Trading 212 ISA allowance hack

Where this could be useful is when you’re moving money into investment accounts but haven’t decided how or when to actually invest the cash. 

Though the adage goes “it’s time in the market rather than timing the market”, you might want to put money into your Stocks and Shares ISA to beat the April 5 deadline, but not actually invest all or part of the money straight away. While you’re waiting to do that, you can at least earn a decent rate of interest on that cash.

Similarly, if you’ve sold some investments or earned dividends and want to reinvest that cash, you could activate the interest to earn extra until that happens.

3 thoughts on “Trading 212’s interest on savings: what’s the catch?

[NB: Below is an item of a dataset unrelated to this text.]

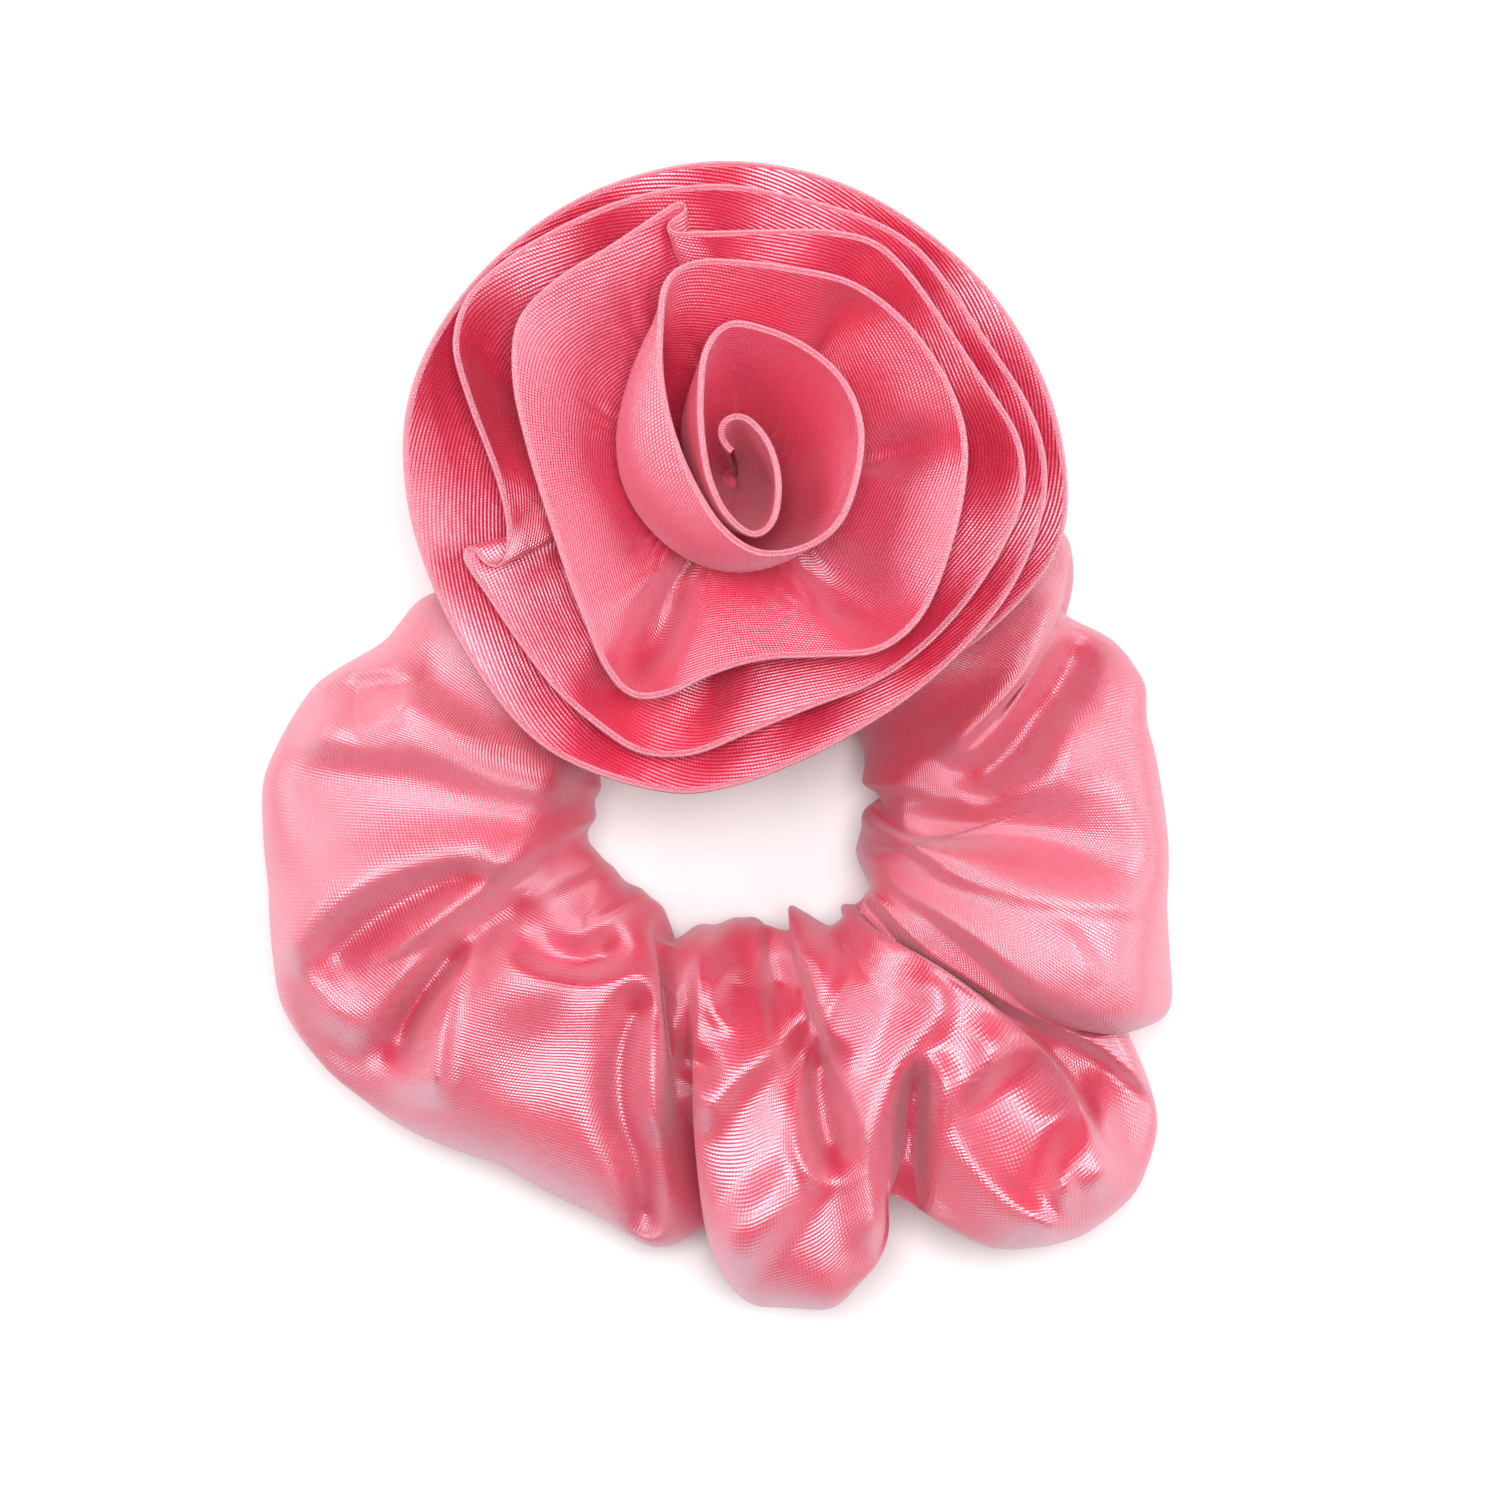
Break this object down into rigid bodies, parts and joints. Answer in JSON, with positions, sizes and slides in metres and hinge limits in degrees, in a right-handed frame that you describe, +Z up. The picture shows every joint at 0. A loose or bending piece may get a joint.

  1. Funds held in Qualifying Money Market Funds are still safeguarded from failure of Trading 212. They are classified as safe custody assets and protected in the same way a share in an individual company. The FSCS protection does not apply as these aren’t bank deposits. For the value of your funds to be wiped out, you need the underlying issuers in the fund to all simultaneously default. This is low risk as there are typically over 20 counterparties in the QMMF and there is criteria in place from regulators to ensure the safest investments are chosen.

  2. You state in this article that “You can also get 5.2% from Ulster Bank, but only on balances of up to £3,000. These should be fine for more people.”

    That’s not true. The minimum balance needs to be £5,000 to get 5.2%.